Each BSP also includes a boot ROM or other boot mechanism. Many of these import the run-time image from the development host. For information on boot ROMs and other booting mechanisms see Tornado Getting Started and 8.9 Creating Bootable Applications.
For information on target-specific libraries, see 8.2 The Board Support Package (BSP) and the target-specific reference entries for your board type.
VxSim, the VxWorks simulator, is a program that simulates a VxWorks target for use as a prototyping and testing environment. The integrated version of the simulator allows a single simulator to be run. The VxSim optional product adds networking facilities, allowing the simulator to obtain an Internet address and communicate with the host (or other nodes on the network) using the VxWorks networking tools.
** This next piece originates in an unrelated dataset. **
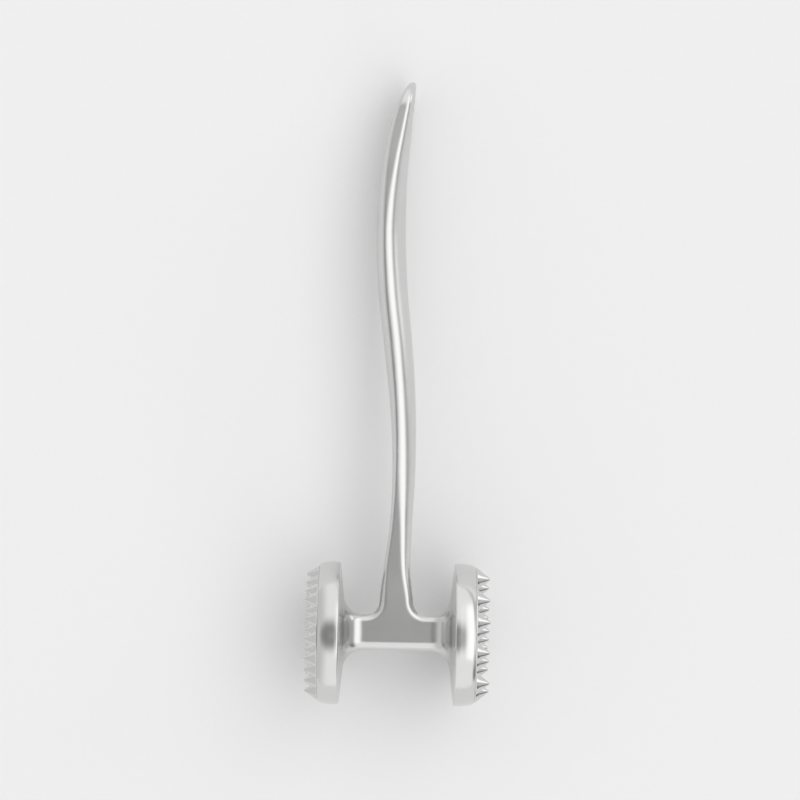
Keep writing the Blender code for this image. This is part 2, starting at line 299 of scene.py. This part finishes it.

VxSim is essentially a port of VxWorks. In most regards, its capabilities are identical to a true VxWorks system running on remote target hardware. You can link in an application and rebuild the VxWorks image exactly the same way as in any other VxWorks cross-development environment. All Tornado development tools can be used with VxSim.
The difference between VxSim and a remote VxWorks target environment is that in VxSim, the image executes on the host machine itself as a host process. There is no emulation of instructions, because the code is in the host's own CPU architecture. Because target hardware interaction is not possible, device-driver development may not be suitable for simulation. However, the VxWorks scheduler is implemented in the VxSim process, maintaining true tasking interaction with respect to priorities and preemption. This means that any application that is written in a portable style and with minimal hardware interaction should be portable between VxSim and VxWorks.
For more information on VxSim, see H. VxSim.
1: BSD stands for Berkeley Software Distribution, and refers to a version of UNIX.
2: You can also use this utility through the Tornado browser; see the Tornado User's Guide: Browser for details.